** WORK TO BE COMPLETED **
Your answer should be a single number: the count of lines that hold the word "bodies".

** SUPPLIED INFORMATION **
☆ ☆ ☆ ☆ ☆
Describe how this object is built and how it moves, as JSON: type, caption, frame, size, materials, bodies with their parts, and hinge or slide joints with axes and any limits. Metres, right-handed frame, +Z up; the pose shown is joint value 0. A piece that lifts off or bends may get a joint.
☆ ☆ ☆ ☆ ☆
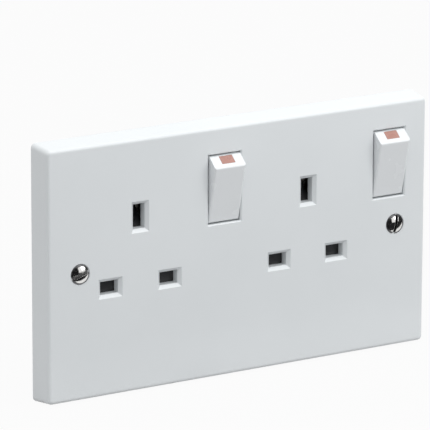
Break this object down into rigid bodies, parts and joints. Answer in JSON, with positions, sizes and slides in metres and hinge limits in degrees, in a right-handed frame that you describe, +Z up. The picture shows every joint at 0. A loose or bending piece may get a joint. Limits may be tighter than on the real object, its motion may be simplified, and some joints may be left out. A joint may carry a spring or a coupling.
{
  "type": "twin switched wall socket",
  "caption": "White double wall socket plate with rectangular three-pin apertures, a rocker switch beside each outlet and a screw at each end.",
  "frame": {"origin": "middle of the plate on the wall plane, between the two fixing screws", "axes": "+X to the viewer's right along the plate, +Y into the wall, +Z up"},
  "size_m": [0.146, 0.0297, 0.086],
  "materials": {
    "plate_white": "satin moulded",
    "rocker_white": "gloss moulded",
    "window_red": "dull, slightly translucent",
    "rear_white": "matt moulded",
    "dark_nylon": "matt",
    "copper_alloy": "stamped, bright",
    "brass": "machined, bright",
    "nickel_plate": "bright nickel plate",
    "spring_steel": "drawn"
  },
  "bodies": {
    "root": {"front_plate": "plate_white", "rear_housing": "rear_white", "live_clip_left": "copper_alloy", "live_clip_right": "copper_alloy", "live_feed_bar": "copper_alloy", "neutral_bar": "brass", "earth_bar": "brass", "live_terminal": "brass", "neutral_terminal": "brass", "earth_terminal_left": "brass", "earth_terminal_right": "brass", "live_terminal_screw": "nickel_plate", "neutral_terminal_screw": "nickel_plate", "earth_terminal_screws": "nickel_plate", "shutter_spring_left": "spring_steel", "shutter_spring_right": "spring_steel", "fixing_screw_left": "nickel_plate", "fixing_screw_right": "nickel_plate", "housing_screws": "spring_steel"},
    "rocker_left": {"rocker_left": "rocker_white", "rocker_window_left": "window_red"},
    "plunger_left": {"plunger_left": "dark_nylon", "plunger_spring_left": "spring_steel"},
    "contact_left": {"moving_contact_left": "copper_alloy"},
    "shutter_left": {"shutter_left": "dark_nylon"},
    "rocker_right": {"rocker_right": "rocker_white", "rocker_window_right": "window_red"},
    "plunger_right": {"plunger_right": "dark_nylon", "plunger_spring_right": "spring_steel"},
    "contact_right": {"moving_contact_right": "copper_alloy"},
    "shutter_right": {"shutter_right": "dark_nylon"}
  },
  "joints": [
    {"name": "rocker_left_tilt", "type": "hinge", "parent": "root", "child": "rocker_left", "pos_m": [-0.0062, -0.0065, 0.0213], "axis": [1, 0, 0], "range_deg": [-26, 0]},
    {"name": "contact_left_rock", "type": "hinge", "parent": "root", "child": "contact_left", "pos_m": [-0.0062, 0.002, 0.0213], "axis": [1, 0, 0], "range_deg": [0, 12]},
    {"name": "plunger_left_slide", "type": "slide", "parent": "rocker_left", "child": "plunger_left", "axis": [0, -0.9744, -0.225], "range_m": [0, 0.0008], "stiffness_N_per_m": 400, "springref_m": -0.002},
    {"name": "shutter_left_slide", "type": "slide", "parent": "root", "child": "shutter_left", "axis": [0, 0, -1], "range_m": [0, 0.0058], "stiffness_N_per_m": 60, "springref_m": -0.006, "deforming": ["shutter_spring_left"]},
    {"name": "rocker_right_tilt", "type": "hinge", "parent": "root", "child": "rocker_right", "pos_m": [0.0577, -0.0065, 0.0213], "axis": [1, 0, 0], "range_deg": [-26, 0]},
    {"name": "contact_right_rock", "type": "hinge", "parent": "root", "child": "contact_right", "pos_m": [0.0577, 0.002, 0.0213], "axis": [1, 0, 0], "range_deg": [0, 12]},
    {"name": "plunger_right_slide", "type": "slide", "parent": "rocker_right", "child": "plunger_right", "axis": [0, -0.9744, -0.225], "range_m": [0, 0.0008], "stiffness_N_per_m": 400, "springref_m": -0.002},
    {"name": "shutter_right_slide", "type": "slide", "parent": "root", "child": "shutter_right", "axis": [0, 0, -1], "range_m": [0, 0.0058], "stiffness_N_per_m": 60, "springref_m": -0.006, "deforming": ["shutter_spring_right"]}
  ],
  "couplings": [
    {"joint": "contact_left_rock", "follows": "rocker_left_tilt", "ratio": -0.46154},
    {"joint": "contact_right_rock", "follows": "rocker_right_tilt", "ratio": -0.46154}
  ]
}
☆ ☆ ☆ ☆ ☆
** SOLUTION TO THIS PROBLEM **
3